Seattle’s LGBTQ Commission is pushing Mayor Katie Wilson to treat transgender relocation as a city emergency, and that has turned a service issue into a major budget fight.
Quick Take
- The Seattle LGBTQ Commission asked Mayor Katie Wilson to declare a civil state of emergency.
- Commission leaders say groups helping transgender people relocate are struggling to meet demand.
- Fox 13 Seattle reported that those groups say resources could run short by the end of summer.
- The city has launched an interdepartmental assessment instead of immediately declaring an emergency.
Commission Pushes for Emergency Action
The Seattle LGBTQ Commission sent a letter to Mayor Katie Wilson asking for a civil state of emergency. Fox 13 Seattle reported that the commission says transgender and queer people are moving to Seattle from other states and putting pressure on housing, food aid, and mental health support. The same reporting says commission chair Chris Curia said local groups are struggling to keep up with demand.
The commission’s case rests on the idea that Seattle is becoming a safer place for people leaving states with new restrictions on transgender care and rights. Fox 13 Seattle said the groups working on relocation are seeing arrivals “by the thousands,” while the commission warned that available resources could be depleted by the end of summer.
What the City Has Said So Far
Mayor Wilson has not publicly confirmed the scale of the reported influx. Fox 13 Seattle reported that, in response to the commission’s request, she launched an interdepartmental team to assess community needs by August. That step matters because it shows the city is moving to review the issue, but it does not yet show how many people have arrived or how much pressure they place on city services.
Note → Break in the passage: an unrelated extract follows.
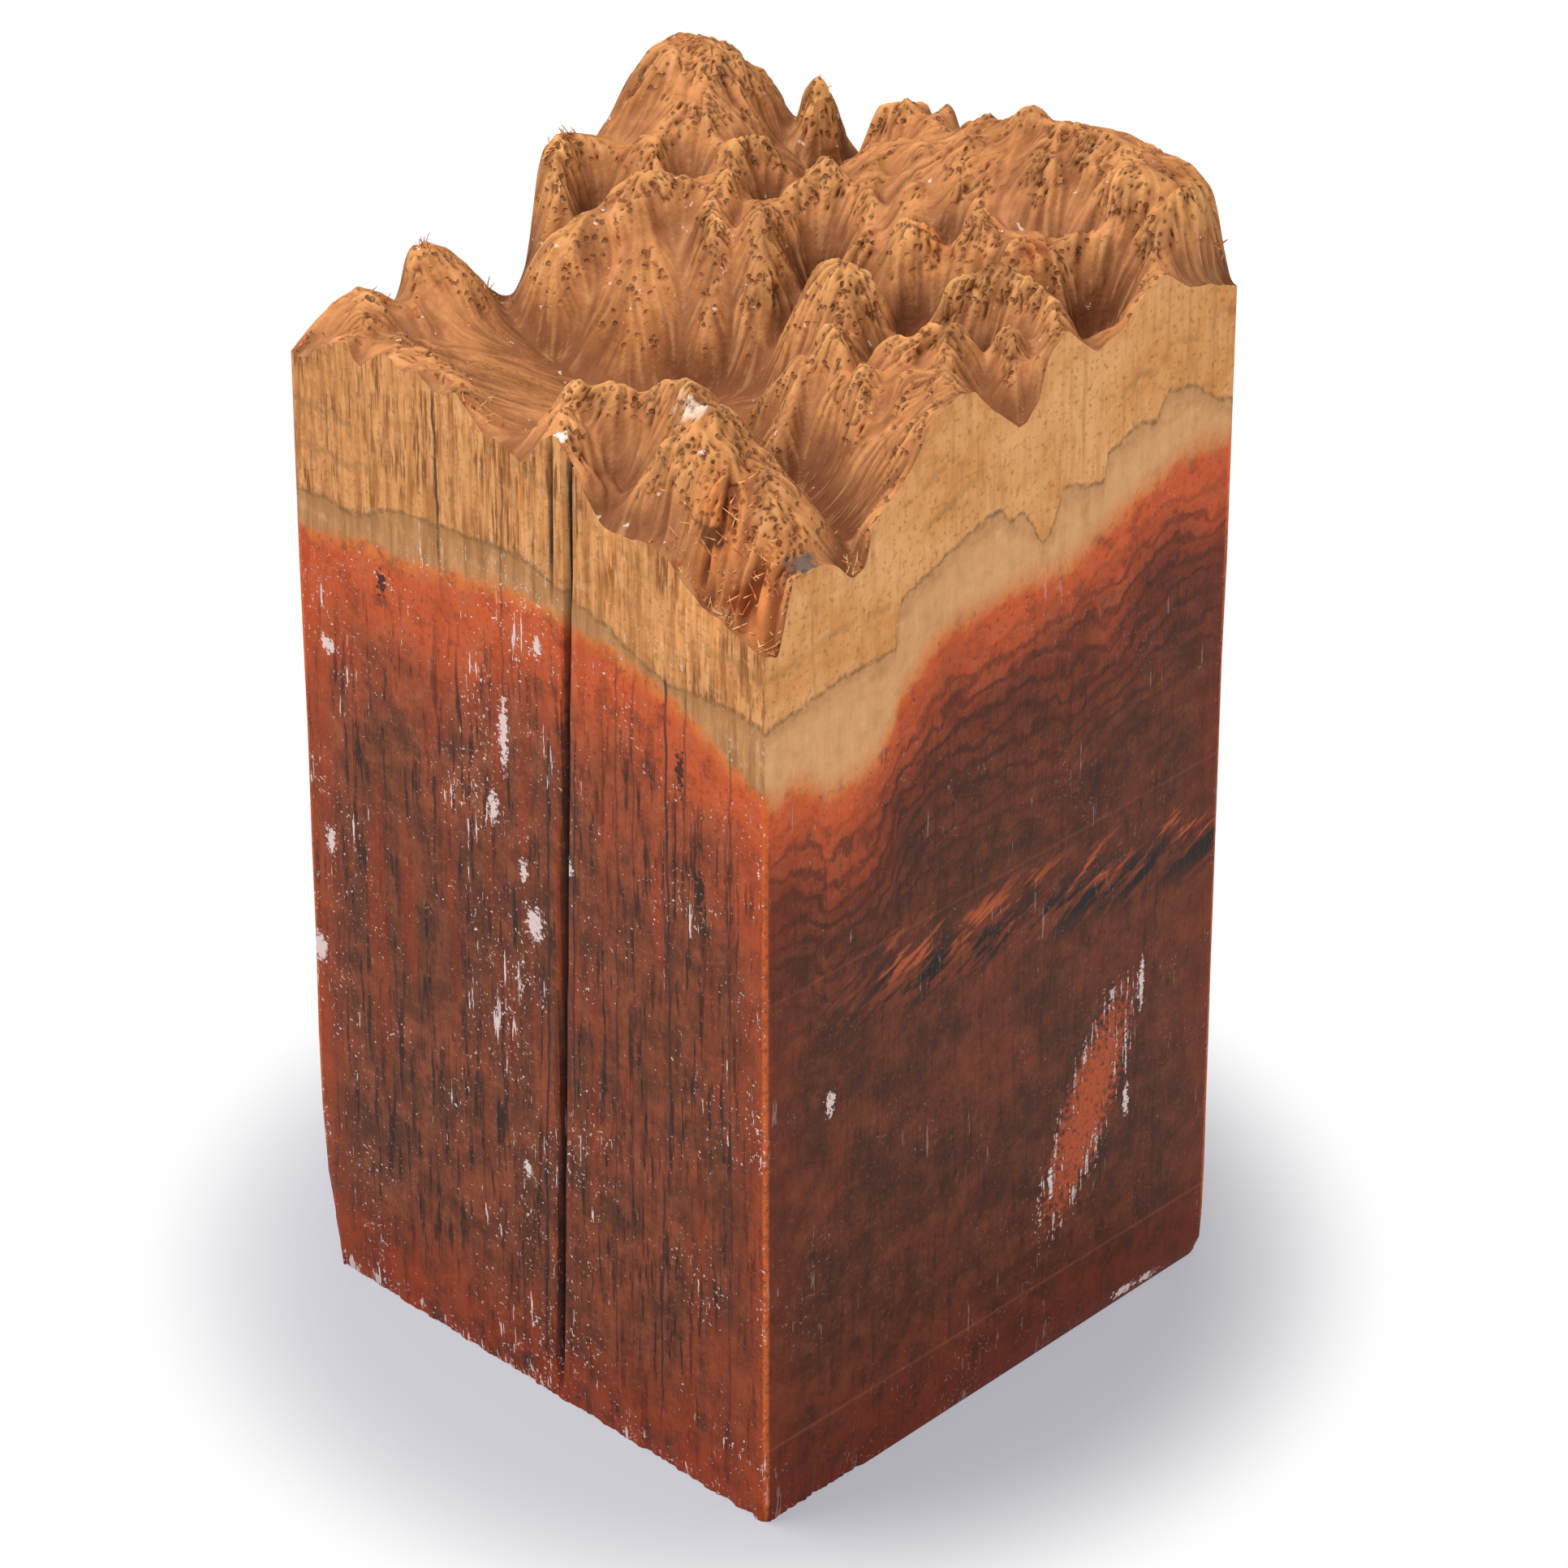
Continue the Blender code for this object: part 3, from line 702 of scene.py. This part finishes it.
# %% Sawn sides: coordinates and sapwood
sawn, tree, shader = new_material("waxed_sawn_wood")
spot = in_millimetres()
upright = in_millimetres((1000, 1000, 90))
facing = add(tree, "SeparateXYZ", None, Vector=add(tree, "NewGeometry").outputs["Normal"])
cross_cut = ramp(maths("ABSOLUTE", facing.outputs["X"]), 0.6, 0.8)
parts = add(tree, "SeparateXYZ", None, Vector=spot)
at_x, at_y, at_z = parts.outputs["X"], parts.outputs["Y"], parts.outputs["Z"]
streaks = noise_at(upright, 0.55, 3.0, 0.62)
fine_streaks = noise_at(upright, 1.6, 2.0, 0.6)
cloud = noise_at(spot, 0.07, 3.0)
speckle = noise_at(spot, 0.9, 3.0, 0.65)
wave = maths("MULTIPLY", maths("SUBTRACT", noise_at(spot, 0.35, 3.0), 0.5), 5.0)
over_heart = maths("ADD", field("heart"), wave)
over_ring = maths("ADD", field("ring"), maths("MULTIPLY", wave, 0.5))

sapwood = mixed(ramp(cloud, 0.35, 0.65), linear("#D89E66"), linear("#C8884C"))
left_tone = mixed(ramp(streaks, 0.4, 0.65), linear("#D2945C"), linear("#A86A38"))
sapwood = mixed(ramp(cross_cut, 0, 1, 0.8, 0.0), sapwood, left_tone)
patchy = ramp(noise_at(spot, 0.11, 2.0), 0.38, 0.6, 0.1, 1.0)
fleck_share = maths("MULTIPLY", ramp(fine_streaks, 0.5, 0.6), ramp(cross_cut, 0, 1, 0.85, 0.1))
fleck_share = maths("MULTIPLY", fleck_share, patchy)
sapwood = mixed(fleck_share, sapwood, linear("#6E3C18"))
sapwood = mixed(ramp(streaks, 0.5, 0.7, 0.0, 0.4), sapwood, linear("#8C5426"))
sapwood = mixed(maths("MULTIPLY", ramp(speckle, 0.54, 0.68), 0.6), sapwood, linear("#8A5A30"))
low_band = mixed(ramp(streaks, 0.35, 0.7), linear("#BC885A"), linear("#8C6038"))
low_band = mixed(ramp(cross_cut, 0, 1, 0.0, 0.7), low_band, linear("#D4A070"))
sapwood = mixed(ramp(over_ring, 0.6, -0.6, 0.0, 0.85), sapwood, low_band)
older = maths("ADD", maths("MULTIPLY", over_ring, 0.85), maths("MULTIPLY", speckle, 1.5))
older = maths("SINE", older)
older = maths("MULTIPLY", ramp(older, 0.7, 1.0, 0.0, 0.5), ramp(over_ring, 1.5, 4.0))
older = maths("MULTIPLY", older, ramp(cloud, 0.5, 0.62, 0.1, 1.0))
sapwood = mixed(older, sapwood, linear("#8F673A"))
patched = maths("MULTIPLY", ramp(wave, 0.1, 1.1, 0.0, 0.42), ramp(cloud, 0.35, 0.6, 0.4, 1.0))
sapwood = mixed(patched, sapwood, linear("#A06C3C"))
sapwood = mixed(ramp(wave, -0.3, -1.3, 0.0, 0.35), sapwood, linear("#E2B280"))
under_ring = maths("MULTIPLY", ramp(over_ring, -4.5, -0.3, 0.0, 0.6), ramp(over_ring, 0.3, -0.3))
under_ring = maths("MULTIPLY", under_ring, ramp(speckle, 0.3, 0.6, 0.4, 1.0))
sapwood = mixed(under_ring, sapwood, linear("#97693A"))
ring_line = ramp(maths("ABSOLUTE", over_ring), 0.7, 0.1, 0.0, 0.7)
ring_line = maths("MULTIPLY", ring_line, ramp(speckle, 0.35, 0.6, 0.25, 1.0))
sapwood = mixed(ring_line, sapwood, linear("#6B4E30"))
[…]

The lack of hard city intake data leaves one important gap. The reporting cited by the commission includes broad claims about thousands of arrivals, but it does not provide Seattle shelter counts, housing logs, or other official totals that would confirm the size of the need.
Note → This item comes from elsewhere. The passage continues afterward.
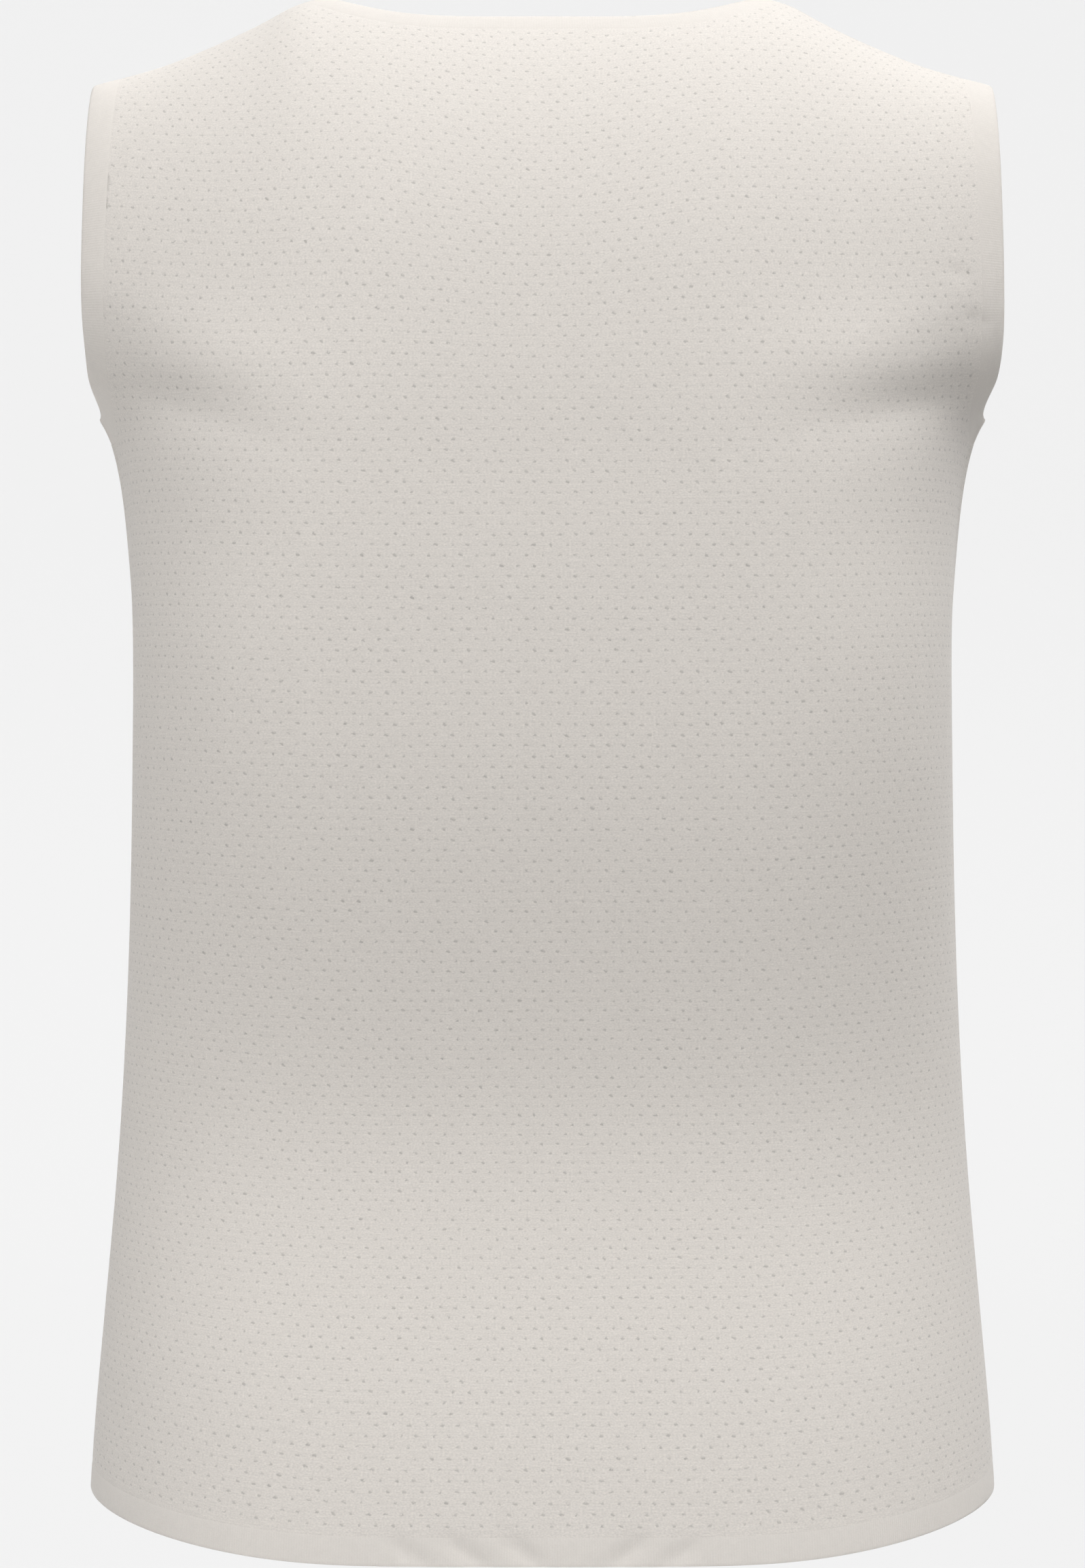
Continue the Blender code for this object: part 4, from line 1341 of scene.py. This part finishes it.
class SINGLET_OT_stage(bpy.types.Operator):
    """Set up the floor, the light and the camera"""

    bl_idname = "singlet.stage"
    bl_label = "Stage"

    def execute(self, context):
        settings = context.scene.singlet_stage
        sweep = bpy.data.objects.new("studio_sweep", sweep_mesh(settings.floor_height))
        sweep.data.materials.append(sweep_material(settings))
        context.collection.objects.link(sweep)
        for name, around, up, strength in LIGHTS:
            light = bpy.data.lights.new(name, "SUN")
            light.angle = LIGHT_SOFTNESS
            light.energy = getattr(settings, strength)
            lamp = bpy.data.objects.new(name, light)
            around, up = math.radians(around), math.radians(up)
            level = math.cos(up)
            place = (math.sin(around) * level, math.cos(around) * level, math.sin(up))
            lamp.location = Vector(place) * LIGHT_DISTANCE
            lamp.rotation_euler = (-lamp.location).to_track_quat("-Z", "Y").to_euler()
            context.collection.objects.link(lamp)
        world = bpy.data.worlds.new("studio_world")
        world.use_nodes = True
        background = world.node_tree.nodes["Background"]
        background.inputs["Color"].default_value = opaque([settings.ambient] * 3)
        context.scene.world = world
        lens = bpy.data.cameras.new("photo_camera")
        lens.sensor_width = SENSOR_WIDTH
        lens.lens = settings.lens
        camera = bpy.data.objects.new("photo_camera", lens)
        camera.location = (0.0, settings.distance, CAMERA_HEIGHT)
        camera.rotation_euler = (QUARTER_TURN, 0.0, math.pi)
        context.collection.objects.link(camera)
        context.scene.camera = camera
        context.scene.view_settings.view_transform = "Standard"
        return {"FINISHED"}


class SINGLET_PT_maker(bpy.types.Panel):
    """Lists the singlet's sizes and makers"""

    bl_idname = "SINGLET_PT_maker"
    bl_label = "Singlet"
    bl_space_type = "VIEW_3D"
    bl_region_type = "UI"
    bl_category = "Singlet"

    def draw(self, context):
        layout = self.layout
        scene = context.scene
        for label, settings in (
            ("Knit", scene.singlet_knit),
            ("Rib", scene.singlet_rib),
            ("Stage", scene.singlet_stage),
        ):
            layout.label(text=label)
            for name in type(settings).__annotations__:
                layout.prop(settings, name)
        for operator in OPERATORS:
            layout.operator(operator.bl_idname)


OPERATORS = (
    SINGLET_OT_panels,
    SINGLET_OT_neck_binding,
    SINGLET_OT_armhole_bindings,
    SINGLET_OT_hem_band,
    SINGLET_OT_stage,
)
SETTINGS = (
    ("singlet_knit", SingletKnit),
    ("singlet_rib", SingletRib),
    ("singlet_stage", SingletStage),
)


def register():
    for name, group in SETTINGS:
        bpy.utils.register_class(group)
        setattr(bpy.types.Scene, name, bpy.props.PointerProperty(type=group))
    for operator in OPERATORS:
        bpy.utils.register_class(operator)
    bpy.utils.register_class(SINGLET_PT_maker)


def unregister():
    bpy.utils.unregister_class(SINGLET_PT_maker)
    for operator in reversed(OPERATORS):
        bpy.utils.unregister_class(operator)
    for name, group in reversed(SETTINGS):
        delattr(bpy.types.Scene, name)
        bpy.utils.unregister_class(group)


def main():
    """Makes every piece and the stage."""
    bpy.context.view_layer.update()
    register()
    bpy.ops.singlet.panels()
    bpy.ops.singlet.neck_binding()
    bpy.ops.singlet.armhole_bindings()
    bpy.ops.singlet.hem_band()
    bpy.ops.singlet.stage()


if __name__ == "__main__":
    main()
Why the Story Matters Beyond Seattle
The Seattle debate fits a larger national pattern. Advocacy groups have increasingly used terms like “refugee” and “safe haven” to describe internal moves by transgender people from states with stricter laws. Supporters say the moves are driven by fear, care access, and legal risk. Critics say the language turns a local service problem into a political message before the numbers are fully verified.
At the center of the fight is a familiar public trust problem. Residents on both the left and the right often distrust claims that sound urgent but are light on proof. In Seattle, that tension now surrounds a request for emergency funding, a possible new city response, and a debate over whether the city can afford to expand aid without clear data on who is arriving and how many services they need.